In the earliest days of Harvard, New England citizens generally dumped debris just outside their back doors, he says. "The backyard tended to be where people threw away their junk. They literally tossed it away."

From within the gaping hole, it is easy to pick out the layers of dirt. One strip has never been disturbed, even by later utilities work in the Yard. Most of the riches in that level of dark soil date back form about 1700 to about 1760, he says. Stubbs has found saucers and pottery, as well as animal bones--the remains of students' food.

The thin white tubes that nearly fill one cardboard box are pieces of tobacco pipes, Stubbs says. Mostly English in origin they were used between 1640 and 1760. Archaeologists can date the artifacts according to the hollow pipes, because over time, they were made with smaller and smaller holes.

"it's like somebody dumped their ashtray," he says.

In addition, Stubbs says he found "an extraordinary number of wine bottles." most made of green hand-blown glass.

In two days, Stubbs says, he uncovered more bottles than he had in four years of excavation in the center of the Yard.
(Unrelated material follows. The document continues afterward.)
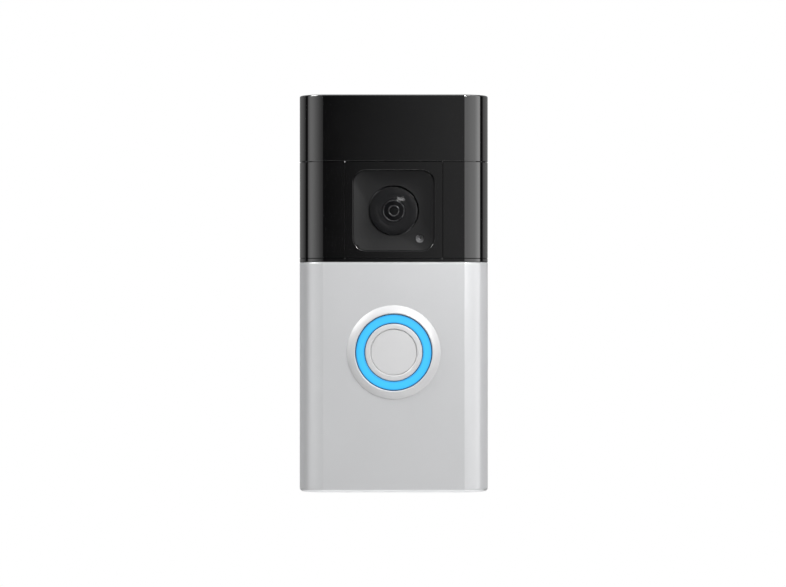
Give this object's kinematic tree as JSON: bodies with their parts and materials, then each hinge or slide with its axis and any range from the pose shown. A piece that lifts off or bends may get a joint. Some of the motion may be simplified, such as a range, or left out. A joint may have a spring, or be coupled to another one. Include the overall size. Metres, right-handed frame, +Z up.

The number of bottles in the Yard, he says, exceeds what archaeologists find at typical tavern sites.

Because Stubbs has found no kitchen utensils in this trench, he believes the wine was consumed by students who lived in Harvard's old buildings.

"I will assume, and I think fairly safely that a lot of this was probably student-generated," he says.

Harvard records, Stubbs says, show that drunken behavior was frowned upon, and transgressing students were penalized financially.